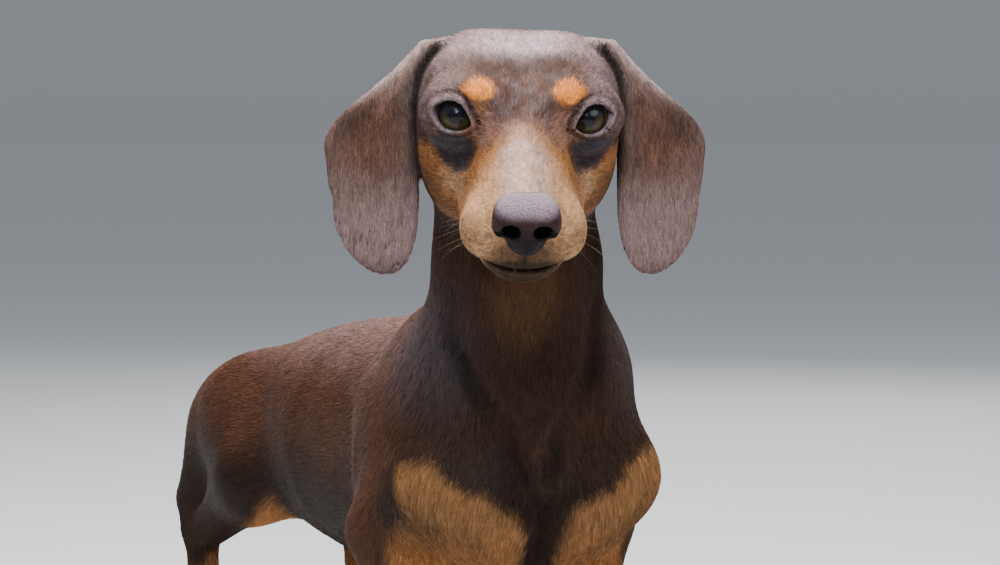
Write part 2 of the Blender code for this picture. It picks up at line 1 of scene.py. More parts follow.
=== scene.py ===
"""The looks of a smooth-coated miniature dachshund, chocolate and tan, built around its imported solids.

One skin replaces the solids of flesh. It is meshed from the same signed distance as they are, with finer
forms on the face, and lies inside them by the coat's depth. The coat is short tufts that lie along the body.
"""

import math
from contextlib import contextmanager

import bmesh
import bpy
import numpy as np
from mathutils import Matrix, Vector


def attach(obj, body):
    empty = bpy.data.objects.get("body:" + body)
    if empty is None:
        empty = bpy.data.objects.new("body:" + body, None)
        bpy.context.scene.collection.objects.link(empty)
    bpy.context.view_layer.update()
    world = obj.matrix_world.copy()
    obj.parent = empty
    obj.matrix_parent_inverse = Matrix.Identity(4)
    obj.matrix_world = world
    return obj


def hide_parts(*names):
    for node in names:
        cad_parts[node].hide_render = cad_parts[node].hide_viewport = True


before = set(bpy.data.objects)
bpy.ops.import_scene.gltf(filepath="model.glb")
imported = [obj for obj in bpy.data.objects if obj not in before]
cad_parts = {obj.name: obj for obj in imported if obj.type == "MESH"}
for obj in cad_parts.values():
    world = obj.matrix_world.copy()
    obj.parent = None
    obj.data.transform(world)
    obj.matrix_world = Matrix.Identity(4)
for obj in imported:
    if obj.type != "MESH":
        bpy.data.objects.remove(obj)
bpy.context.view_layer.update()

# Driving dimensions, the same as in the solids. The dog faces -Y and its left side is at +X
WITHERS_HEIGHT = 0.175
EYE_HEIGHT = 0.264
SKULL_HALF_WIDTH = 0.041
EYEBALL_RADIUS = 0.01
LID_RADIUS = 0.0111
FOOTPRINT_CENTRE = np.array((-0.0077, 0.1258, 0.0))
COAT_DEPTH = 0.0007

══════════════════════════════

[Exercise brief]
Extract from the data every line where "Identity" shows up.

[Solution]
    obj.matrix_parent_inverse = Matrix.Identity(4)
    obj.matrix_world = Matrix.Identity(4)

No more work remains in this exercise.